# PROBLEM TO SOLVE:
Extract the data exactly, missing nothing.

----

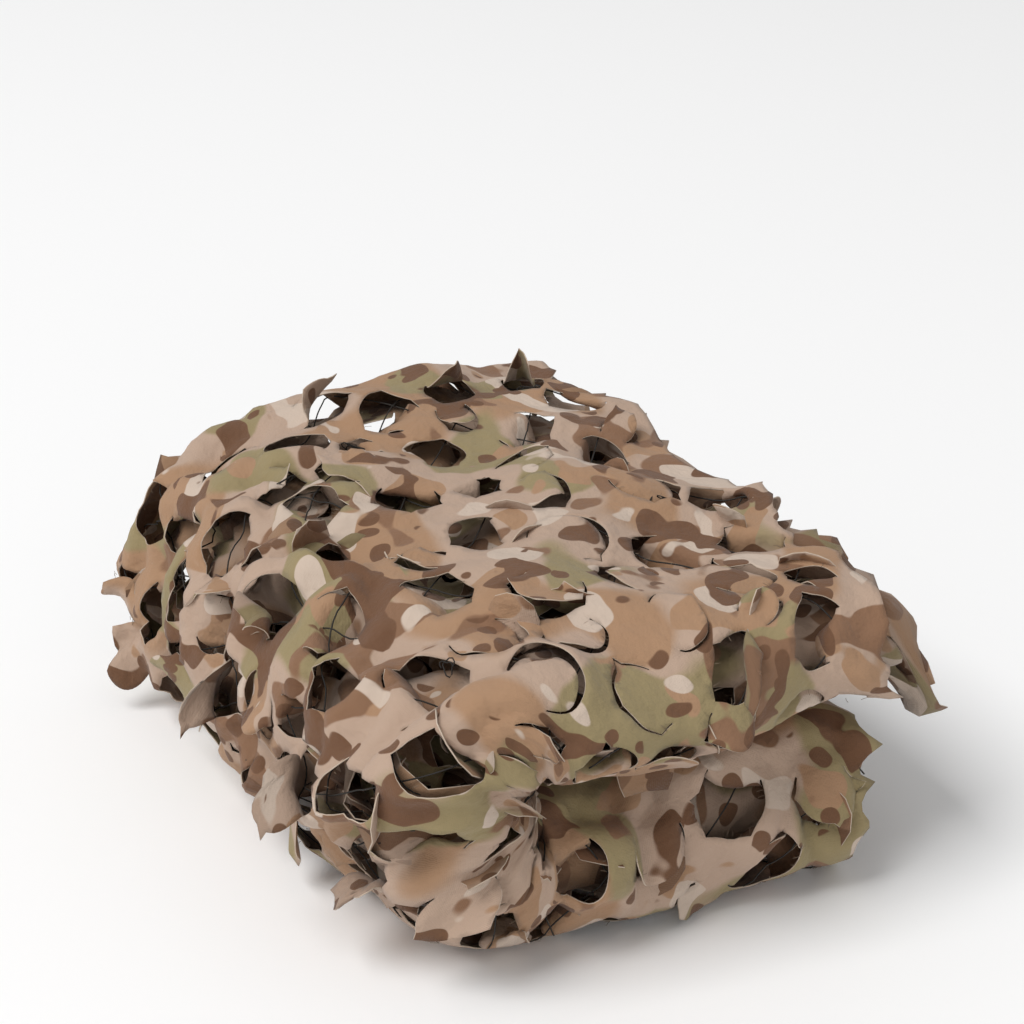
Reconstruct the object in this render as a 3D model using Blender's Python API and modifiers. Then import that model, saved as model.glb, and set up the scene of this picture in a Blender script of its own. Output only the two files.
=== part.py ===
"""Folded camouflage netting, lying on a flat surface.

One sheet of cloth with leaf-shaped cuts is folded lengthwise into a strip of six layers,
and the strip is then folded in half over a thick spine, so that two packs lie one above
the other with a crease between them. Each cut frees a leaf, hinged on one side, which
curls out of the cloth or into it, or is tucked under and leaves a plain gap.

Metres, +Z up. The origin is the middle of the footprint, on the surface. +X points at the
rounded edge where the layers turn back, and -Y at the spine.

The cloth has flat coordinates: "along" runs through the six layers from one long edge to
the other, and "down" runs from the upper pack's open end round the spine to the lower
pack's open end.
"""

import math
from collections import namedtuple

import bmesh
import bpy
import numpy as np
from mathutils import Vector
from mathutils.geometry import delaunay_2d_cdt

# The folded pack.
CLOTH = 0.002  # thickness
FRONT_X, BACK_X = 0.233, -0.250  # the rounded edge and the back edge
SPINE_Y = -0.206  # the spine's outside
OPEN_Y, LOW_OPEN_Y = 0.158, 0.144  # the open ends of the upper and lower packs
HEIGHT = 0.207
CREASE_Z = 0.117  # where the two packs meet
CREASE_GAP = 0.0055  # from the crease's middle to either pack
NOSE_DEPTH = 0.051  # how far the rounded edge bulges past the layers' straight part
SPINE_DEPTH = 0.111
SPINE_POWER = 2.6  # 2 is an ellipse, and more is squarer
BACK_FOLD_DEPTH = 0.012

# The layers in the cloth's own order, by their share of a pack's thickness: 0 lies at the
# crease and 1 outside. They run in turn to the rounded edge and to the back.
Layer = namedtuple("Layer", "share back_inset")
LAYERS = (
    Layer(share=0.00, back_inset=0.010),
    Layer(share=1.00, back_inset=0.000),
    Layer(share=0.74, back_inset=0.000),
    Layer(share=0.20, back_inset=0.022),
    Layer(share=0.38, back_inset=0.022),
    Layer(share=0.56, back_inset=0.034),
)
OUTER = 1  # the layer that shows on top, round the spine and underneath
OPEN_STAGGER = 0.041  # how far the inner layers stand out of the open ends
INNER_REACH, OUTER_DRAW = 0.016, 0.012  # the same, more, at the upper pack's front corner
INNER_LOFT = 1.1  # how much the inner layers rise to the outer one there
FRILL = 0.008  # the waves of the edges at the open ends
FRILL_LENGTH = 0.140

# How the pack has settled.
CROWN = 0.060  # how much lower the corners lie than the middle, as a share
SPINE_ROUND = 0.014  # how far the spine draws in at its two ends
FOOT_TUCK = 0.020  # how much further the lower pack's front corner draws in
FOOT_SKEW = 0.085  # how much the lower pack's rounded edge slants out to its open end
BACK_ROUND = 0.025  # how far the open ends draw in towards the back
CORNER_DROOP = 0.042  # how low the upper pack's front corner hangs past the lower pack
BACK_RISE, BACK_RISE_Y = 0.011, 0.065  # how much higher the back edge stands, and where
UPPER_SHIFT_X, UPPER_SHIFT_Y = 0.010, 0.018
UPPER_TURN = math.radians(-2.1)
Wave = namedtuple("Wave", "height across up start")
TOP_WAVES = (  # upward, by x and y
    Wave(height=0.0045, across=0.31, up=0.23, start=0.7),
    Wave(height=0.0030, across=0.17, up=-0.29, start=2.9),
    Wave(height=0.0020, across=-0.11, up=0.13, start=4.4),
)
SPINE_WAVES = (  # out of the spine, by x and z
    Wave(height=0.0050, across=0.21, up=0.33, start=1.1),
    Wave(height=0.0035, across=-0.13, up=0.15, start=3.6),
)
FRONT_WAVES = (  # out of the rounded edge, by y and z
    Wave(height=0.0045, across=0.24, up=-0.40, start=5.0),
    Wave(height=0.0030, across=0.12, up=0.27, start=2.2),
)
RIPPLES = (  # out of the cloth, by its own "along" and "down"
    Wave(height=0.0014, across=0.094, up=0.210, start=0.4),
    Wave(height=0.0012, across=-0.150, up=0.083, start=1.9),
)
FLOOR_FADE = 0.05  # the height at which the waves are whole; on the surface there are none

# The cuts. A leaf's edge is this much of a turn, and its hinge closes the rest.
LEAF_ARC = math.radians(250)
GAP_AT_TIP, GAP_AT_HINGE = 0.0055, 0.0025
LEAF_FOLD = 0.4  # the share of a leaf, from its hinge, that bends
HOLE_PITCH_ALONG, HOLE_PITCH_DOWN = 0.165, 0.145
HOLE_RADIUS = 0.021
CUT_ROOM = 0.053  # between the middles of two cuts
CREASE_ROOM = 0.042  # from the crease to a cut's middle
CUT_TRIES, CUT_SEED = 3000, 6
TUCKED_SHARE = 0.4
SPREAD_RADIUS = 0.034  # how far round a cut the cloth has to be spread, and how much
OUTER_SPREAD, HIDDEN_SPREAD = 0.6, 0.85
EDGE_ROOM = 0.031  # from a cut's middle to the cloth's edge
LEAST_Z = 0.003  # a leaf's lowest point, so that the pack rests on its cloth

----

# ANSWER TO THE PROBLEM:
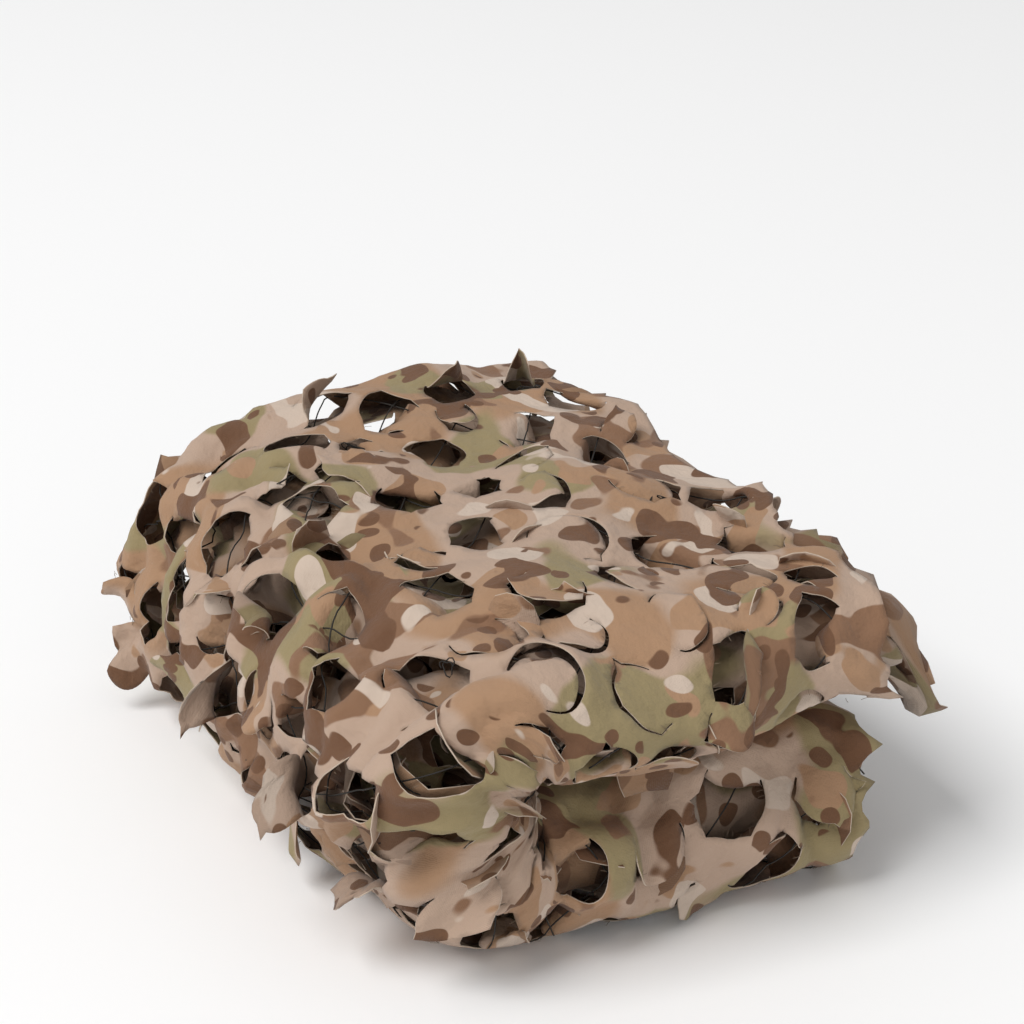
Reconstruct the object in this render as a 3D model using Blender's Python API and modifiers. Then import that model, saved as model.glb, and set up the scene of this picture in a Blender script of its own. Output only the two files.
=== part.py ===
"""Folded camouflage netting, lying on a flat surface.

One sheet of cloth with leaf-shaped cuts is folded lengthwise into a strip of six layers,
and the strip is then folded in half over a thick spine, so that two packs lie one above
the other with a crease between them. Each cut frees a leaf, hinged on one side, which
curls out of the cloth or into it, or is tucked under and leaves a plain gap.

Metres, +Z up. The origin is the middle of the footprint, on the surface. +X points at the
rounded edge where the layers turn back, and -Y at the spine.

The cloth has flat coordinates: "along" runs through the six layers from one long edge to
the other, and "down" runs from the upper pack's open end round the spine to the lower
pack's open end.
"""

import math
from collections import namedtuple

import bmesh
import bpy
import numpy as np
from mathutils import Vector
from mathutils.geometry import delaunay_2d_cdt

# The folded pack.
CLOTH = 0.002  # thickness
FRONT_X, BACK_X = 0.233, -0.250  # the rounded edge and the back edge
SPINE_Y = -0.206  # the spine's outside
OPEN_Y, LOW_OPEN_Y = 0.158, 0.144  # the open ends of the upper and lower packs
HEIGHT = 0.207
CREASE_Z = 0.117  # where the two packs meet
CREASE_GAP = 0.0055  # from the crease's middle to either pack
NOSE_DEPTH = 0.051  # how far the rounded edge bulges past the layers' straight part
SPINE_DEPTH = 0.111
SPINE_POWER = 2.6  # 2 is an ellipse, and more is squarer
BACK_FOLD_DEPTH = 0.012

# The layers in the cloth's own order, by their share of a pack's thickness: 0 lies at the
# crease and 1 outside. They run in turn to the rounded edge and to the back.
Layer = namedtuple("Layer", "share back_inset")
LAYERS = (
    Layer(share=0.00, back_inset=0.010),
    Layer(share=1.00, back_inset=0.000),
    Layer(share=0.74, back_inset=0.000),
    Layer(share=0.20, back_inset=0.022),
    Layer(share=0.38, back_inset=0.022),
    Layer(share=0.56, back_inset=0.034),
)
OUTER = 1  # the layer that shows on top, round the spine and underneath
OPEN_STAGGER = 0.041  # how far the inner layers stand out of the open ends
INNER_REACH, OUTER_DRAW = 0.016, 0.012  # the same, more, at the upper pack's front corner
INNER_LOFT = 1.1  # how much the inner layers rise to the outer one there
FRILL = 0.008  # the waves of the edges at the open ends
FRILL_LENGTH = 0.140

# How the pack has settled.
CROWN = 0.060  # how much lower the corners lie than the middle, as a share
SPINE_ROUND = 0.014  # how far the spine draws in at its two ends
FOOT_TUCK = 0.020  # how much further the lower pack's front corner draws in
FOOT_SKEW = 0.085  # how much the lower pack's rounded edge slants out to its open end
BACK_ROUND = 0.025  # how far the open ends draw in towards the back
CORNER_DROOP = 0.042  # how low the upper pack's front corner hangs past the lower pack
BACK_RISE, BACK_RISE_Y = 0.011, 0.065  # how much higher the back edge stands, and where
UPPER_SHIFT_X, UPPER_SHIFT_Y = 0.010, 0.018
UPPER_TURN = math.radians(-2.1)
Wave = namedtuple("Wave", "height across up start")
TOP_WAVES = (  # upward, by x and y
    Wave(height=0.0045, across=0.31, up=0.23, start=0.7),
    Wave(height=0.0030, across=0.17, up=-0.29, start=2.9),
    Wave(height=0.0020, across=-0.11, up=0.13, start=4.4),
)
SPINE_WAVES = (  # out of the spine, by x and z
    Wave(height=0.0050, across=0.21, up=0.33, start=1.1),
    Wave(height=0.0035, across=-0.13, up=0.15, start=3.6),
)
FRONT_WAVES = (  # out of the rounded edge, by y and z
    Wave(height=0.0045, across=0.24, up=-0.40, start=5.0),
    Wave(height=0.0030, across=0.12, up=0.27, start=2.2),
)
RIPPLES = (  # out of the cloth, by its own "along" and "down"
    Wave(height=0.0014, across=0.094, up=0.210, start=0.4),
    Wave(height=0.0012, across=-0.150, up=0.083, start=1.9),
)
FLOOR_FADE = 0.05  # the height at which the waves are whole; on the surface there are none

# The cuts. A leaf's edge is this much of a turn, and its hinge closes the rest.
LEAF_ARC = math.radians(250)
GAP_AT_TIP, GAP_AT_HINGE = 0.0055, 0.0025
LEAF_FOLD = 0.4  # the share of a leaf, from its hinge, that bends
HOLE_PITCH_ALONG, HOLE_PITCH_DOWN = 0.165, 0.145
HOLE_RADIUS = 0.021
CUT_ROOM = 0.053  # between the middles of two cuts
CREASE_ROOM = 0.042  # from the crease to a cut's middle
CUT_TRIES, CUT_SEED = 3000, 6
TUCKED_SHARE = 0.4
SPREAD_RADIUS = 0.034  # how far round a cut the cloth has to be spread, and how much
OUTER_SPREAD, HIDDEN_SPREAD = 0.6, 0.85
EDGE_ROOM = 0.031  # from a cut's middle to the cloth's edge
LEAST_Z = 0.003  # a leaf's lowest point, so that the pack rests on its cloth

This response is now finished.